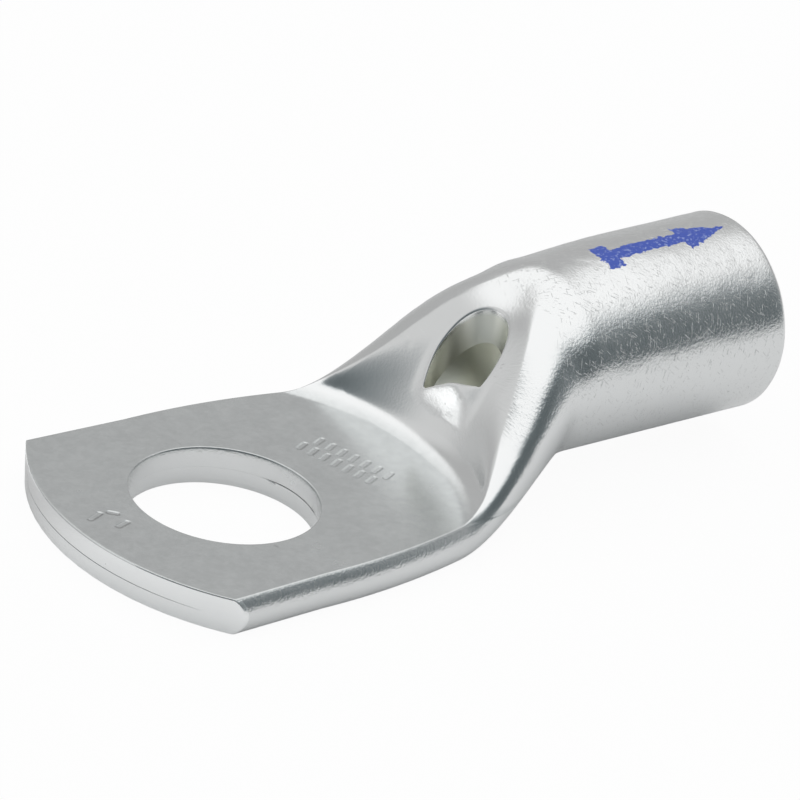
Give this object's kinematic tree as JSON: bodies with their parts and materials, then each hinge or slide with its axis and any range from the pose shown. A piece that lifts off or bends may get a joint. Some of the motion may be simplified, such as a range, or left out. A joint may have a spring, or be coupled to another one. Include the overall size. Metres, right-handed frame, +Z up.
{
  "type": "cable lug",
  "caption": "Tubular crimping lug: round barrel for a stranded conductor, flattened palm with a stud hole, and an inspection hole.",
  "frame": {"origin": "on the stud hole's axis, at the palm's underside", "axes": "+Z up the stud hole's axis, +X along the lug from the tip to the barrel's mouth"},
  "size_m": [0.0551, 0.0242, 0.0149],
  "materials": {
    "tin": "satin tin plate on copper"
  },
  "bodies": {
    "root": {"lug": "tin"}
  },
  "joints": []
}
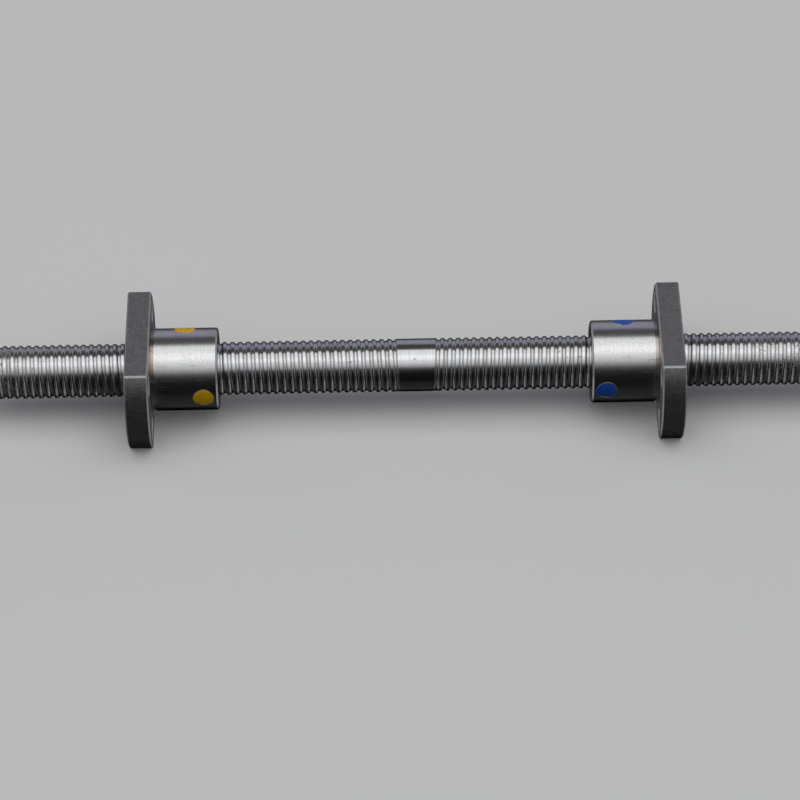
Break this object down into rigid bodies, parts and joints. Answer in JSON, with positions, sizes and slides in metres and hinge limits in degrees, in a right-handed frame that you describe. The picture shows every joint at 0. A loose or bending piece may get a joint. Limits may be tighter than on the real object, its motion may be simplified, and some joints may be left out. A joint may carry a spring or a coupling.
{
  "type": "ball screw assembly",
  "caption": "Miniature ball screw with right- and left-hand threads on one bar and a mirrored pair of cut-flange nuts that travel towards or away from each other.",
  "frame": {"origin": "on the screw axis at the middle of the plain land between the two threads", "axes": "+X along the screw towards the left-hand thread, +Z square to the flange flats, up"},
  "size_m": [0.264, 0.04, 0.026],
  "materials": {
    "screw_steel": "ground and polished bearing steel",
    "nut_steel": "ground steel body, matte blasted flange",
    "ball_steel": "polished chrome steel",
    "rh_deflector": "amber yellow moulded plastic",
    "lh_deflector": "mid blue moulded plastic",
    "wiper_plastic": "black moulded plastic"
  },
  "bodies": {
    "screw": {"screw_shaft": "screw_steel"},
    "rh_wipers": {"rh_wiper_flange": "wiper_plastic", "rh_wiper_end": "wiper_plastic"},
    "rh_nut": {"rh_nut_body": "nut_steel", "rh_deflector_1": "rh_deflector", "rh_deflector_2": "rh_deflector", "rh_deflector_3": "rh_deflector", "rh_balls_1": "ball_steel", "rh_balls_2": "ball_steel", "rh_balls_3": "ball_steel"},
    "lh_wipers": {"lh_wiper_flange": "wiper_plastic", "lh_wiper_end": "wiper_plastic"},
    "lh_nut": {"lh_nut_body": "nut_steel", "lh_deflector_1": "lh_deflector", "lh_deflector_2": "lh_deflector", "lh_deflector_3": "lh_deflector", "lh_balls_1": "ball_steel", "lh_balls_2": "ball_steel", "lh_balls_3": "ball_steel"}
  },
  "joints": [
    {"name": "rh_nut_travel", "type": "slide", "parent": "screw", "child": "rh_wipers", "axis": [1, 0, 0], "range_m": [-0.032, 0.044]},
    {"name": "rh_nut_turn", "type": "hinge", "parent": "rh_wipers", "child": "rh_nut", "pos_m": [-0.0504, 0, 0], "axis": [1, 0, 0], "range_deg": [-5760, 7920]},
    {"name": "lh_nut_travel", "type": "slide", "parent": "screw", "child": "lh_wipers", "axis": [1, 0, 0], "range_m": [-0.038, 0.038]},
    {"name": "lh_nut_turn", "type": "hinge", "parent": "lh_wipers", "child": "lh_nut", "pos_m": [0.0444, 0, 0], "axis": [1, 0, 0], "range_deg": [-6840, 6840]}
  ],
  "couplings": [
    {"joint": "rh_nut_turn", "follows": "rh_nut_travel", "rad_per_m": 3141.6},
    {"joint": "lh_nut_turn", "follows": "lh_nut_travel", "rad_per_m": -3141.6}
  ]
}
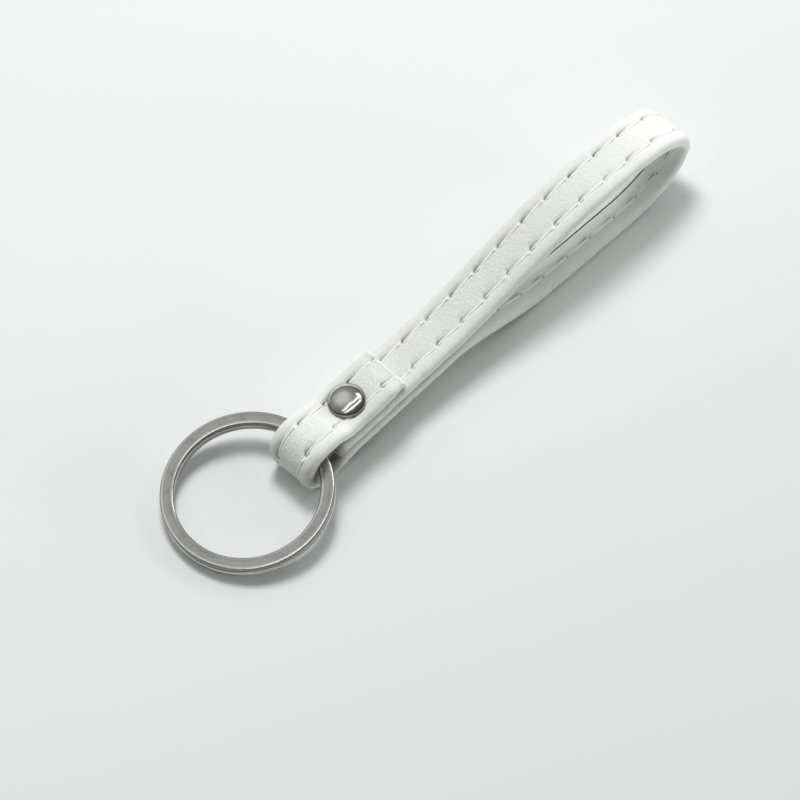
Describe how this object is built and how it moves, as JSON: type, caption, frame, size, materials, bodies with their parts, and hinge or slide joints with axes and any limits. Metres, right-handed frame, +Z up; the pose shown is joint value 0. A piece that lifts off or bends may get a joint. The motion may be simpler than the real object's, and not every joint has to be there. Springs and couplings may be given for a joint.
{
  "type": "loop strap keychain",
  "caption": "Stitched strap keychain: padded strip doubled into a finger loop, riveted round a flat-wire split ring that swings in the fold.",
  "frame": {"origin": "on the table under the middle of the keychain's bounding box", "axes": "+X along the strap from the ring to the far bend of the loop, +Y across the strap, +Z up off the table"},
  "size_m": [0.1184, 0.03, 0.017],
  "materials": {
    "strap_cover": "white grained coated fabric, satin",
    "strap_core": "flat fibre filler, unfinished",
    "rivet_caps": "mirror polished plating",
    "rivet_stem": "drawn steel, plated",
    "split_ring": "tumbled satin faces, bright rounded edges"
  },
  "bodies": {
    "strap": {"strap_cover": "strap_cover", "strap_core": "strap_core", "rivet_cap_shell": "rivet_caps", "rivet_rear_shell": "rivet_caps", "rivet_cap_socket": "rivet_stem", "rivet_rear_pin": "rivet_stem"},
    "ring": {"split_ring": "split_ring"}
  },
  "joints": [
    {"name": "ring_swing", "type": "hinge", "parent": "strap", "child": "ring", "pos_m": [-0.03147, -0.002, 0.00534], "axis": [0, 1, 0], "range_deg": [-160, 172]}
  ]
}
+++
* What needs to be done
Each line of the material must be restated exactly.

* Exercise result
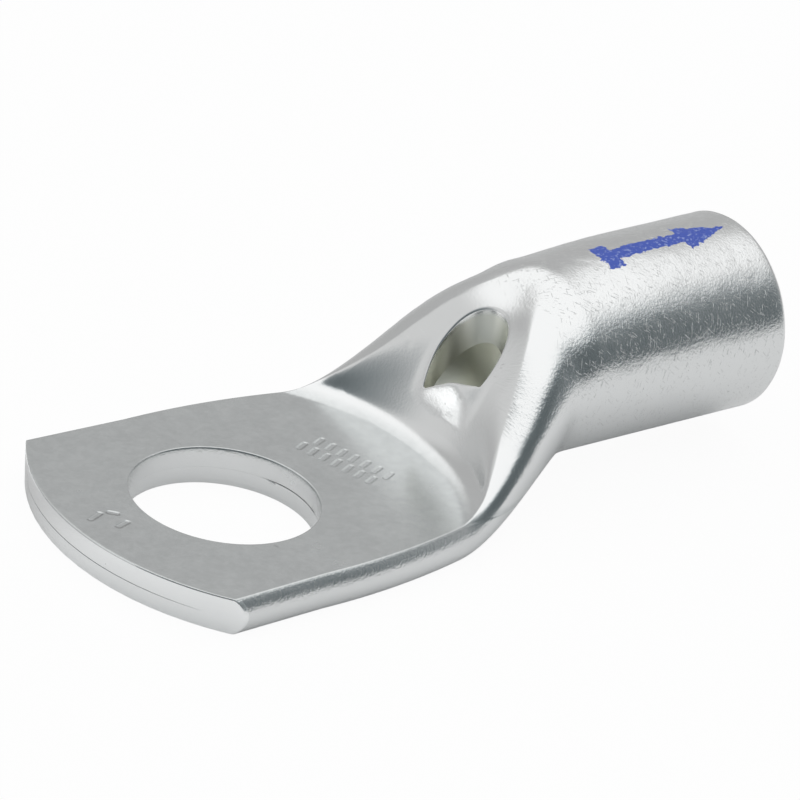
Give this object's kinematic tree as JSON: bodies with their parts and materials, then each hinge or slide with its axis and any range from the pose shown. A piece that lifts off or bends may get a joint. Some of the motion may be simplified, such as a range, or left out. A joint may have a spring, or be coupled to another one. Include the overall size. Metres, right-handed frame, +Z up.
{
  "type": "cable lug",
  "caption": "Tubular crimping lug: round barrel for a stranded conductor, flattened palm with a stud hole, and an inspection hole.",
  "frame": {"origin": "on the stud hole's axis, at the palm's underside", "axes": "+Z up the stud hole's axis, +X along the lug from the tip to the barrel's mouth"},
  "size_m": [0.0551, 0.0242, 0.0149],
  "materials": {
    "tin": "satin tin plate on copper"
  },
  "bodies": {
    "root": {"lug": "tin"}
  },
  "joints": []
}
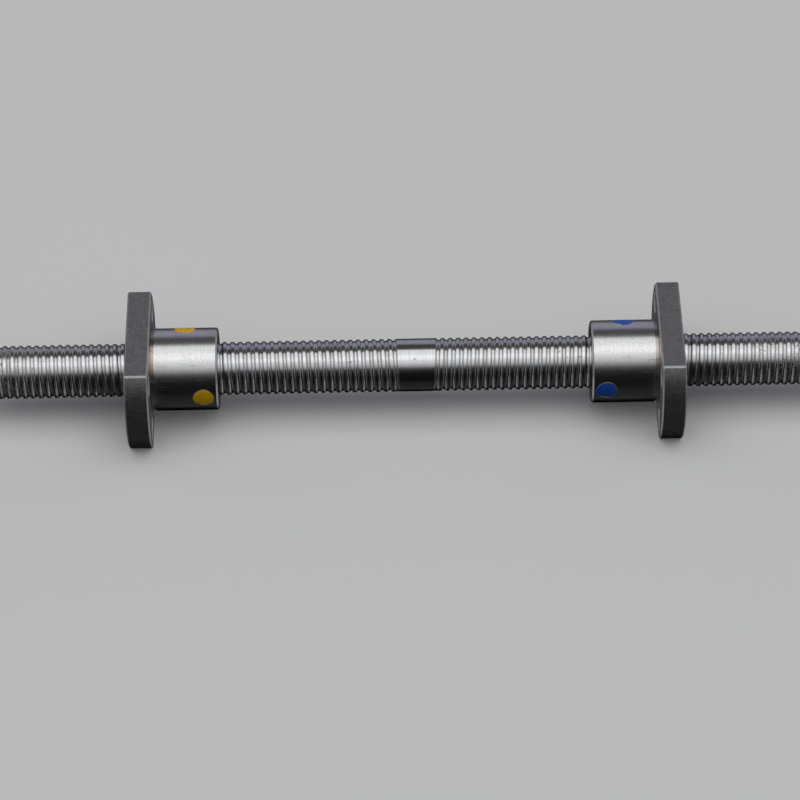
Break this object down into rigid bodies, parts and joints. Answer in JSON, with positions, sizes and slides in metres and hinge limits in degrees, in a right-handed frame that you describe. The picture shows every joint at 0. A loose or bending piece may get a joint. Limits may be tighter than on the real object, its motion may be simplified, and some joints may be left out. A joint may carry a spring or a coupling.
{
  "type": "ball screw assembly",
  "caption": "Miniature ball screw with right- and left-hand threads on one bar and a mirrored pair of cut-flange nuts that travel towards or away from each other.",
  "frame": {"origin": "on the screw axis at the middle of the plain land between the two threads", "axes": "+X along the screw towards the left-hand thread, +Z square to the flange flats, up"},
  "size_m": [0.264, 0.04, 0.026],
  "materials": {
    "screw_steel": "ground and polished bearing steel",
    "nut_steel": "ground steel body, matte blasted flange",
    "ball_steel": "polished chrome steel",
    "rh_deflector": "amber yellow moulded plastic",
    "lh_deflector": "mid blue moulded plastic",
    "wiper_plastic": "black moulded plastic"
  },
  "bodies": {
    "screw": {"screw_shaft": "screw_steel"},
    "rh_wipers": {"rh_wiper_flange": "wiper_plastic", "rh_wiper_end": "wiper_plastic"},
    "rh_nut": {"rh_nut_body": "nut_steel", "rh_deflector_1": "rh_deflector", "rh_deflector_2": "rh_deflector", "rh_deflector_3": "rh_deflector", "rh_balls_1": "ball_steel", "rh_balls_2": "ball_steel", "rh_balls_3": "ball_steel"},
    "lh_wipers": {"lh_wiper_flange": "wiper_plastic", "lh_wiper_end": "wiper_plastic"},
    "lh_nut": {"lh_nut_body": "nut_steel", "lh_deflector_1": "lh_deflector", "lh_deflector_2": "lh_deflector", "lh_deflector_3": "lh_deflector", "lh_balls_1": "ball_steel", "lh_balls_2": "ball_steel", "lh_balls_3": "ball_steel"}
  },
  "joints": [
    {"name": "rh_nut_travel", "type": "slide", "parent": "screw", "child": "rh_wipers", "axis": [1, 0, 0], "range_m": [-0.032, 0.044]},
    {"name": "rh_nut_turn", "type": "hinge", "parent": "rh_wipers", "child": "rh_nut", "pos_m": [-0.0504, 0, 0], "axis": [1, 0, 0], "range_deg": [-5760, 7920]},
    {"name": "lh_nut_travel", "type": "slide", "parent": "screw", "child": "lh_wipers", "axis": [1, 0, 0], "range_m": [-0.038, 0.038]},
    {"name": "lh_nut_turn", "type": "hinge", "parent": "lh_wipers", "child": "lh_nut", "pos_m": [0.0444, 0, 0], "axis": [1, 0, 0], "range_deg": [-6840, 6840]}
  ],
  "couplings": [
    {"joint": "rh_nut_turn", "follows": "rh_nut_travel", "rad_per_m": 3141.6},
    {"joint": "lh_nut_turn", "follows": "lh_nut_travel", "rad_per_m": -3141.6}
  ]
}
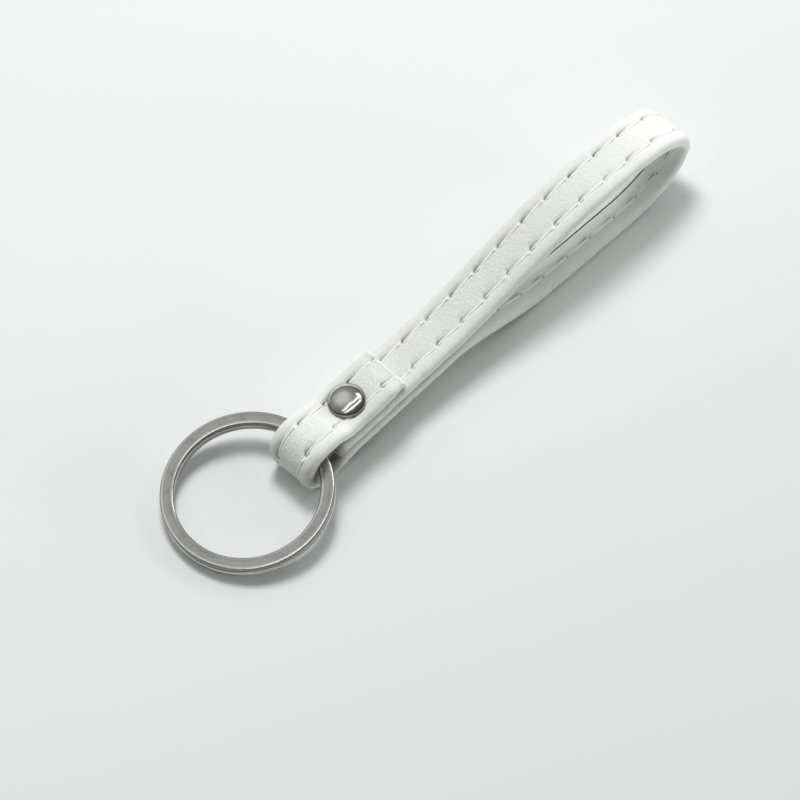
Describe how this object is built and how it moves, as JSON: type, caption, frame, size, materials, bodies with their parts, and hinge or slide joints with axes and any limits. Metres, right-handed frame, +Z up; the pose shown is joint value 0. A piece that lifts off or bends may get a joint. The motion may be simpler than the real object's, and not every joint has to be there. Springs and couplings may be given for a joint.
{
  "type": "loop strap keychain",
  "caption": "Stitched strap keychain: padded strip doubled into a finger loop, riveted round a flat-wire split ring that swings in the fold.",
  "frame": {"origin": "on the table under the middle of the keychain's bounding box", "axes": "+X along the strap from the ring to the far bend of the loop, +Y across the strap, +Z up off the table"},
  "size_m": [0.1184, 0.03, 0.017],
  "materials": {
    "strap_cover": "white grained coated fabric, satin",
    "strap_core": "flat fibre filler, unfinished",
    "rivet_caps": "mirror polished plating",
    "rivet_stem": "drawn steel, plated",
    "split_ring": "tumbled satin faces, bright rounded edges"
  },
  "bodies": {
    "strap": {"strap_cover": "strap_cover", "strap_core": "strap_core", "rivet_cap_shell": "rivet_caps", "rivet_rear_shell": "rivet_caps", "rivet_cap_socket": "rivet_stem", "rivet_rear_pin": "rivet_stem"},
    "ring": {"split_ring": "split_ring"}
  },
  "joints": [
    {"name": "ring_swing", "type": "hinge", "parent": "strap", "child": "ring", "pos_m": [-0.03147, -0.002, 0.00534], "axis": [0, 1, 0], "range_deg": [-160, 172]}
  ]
}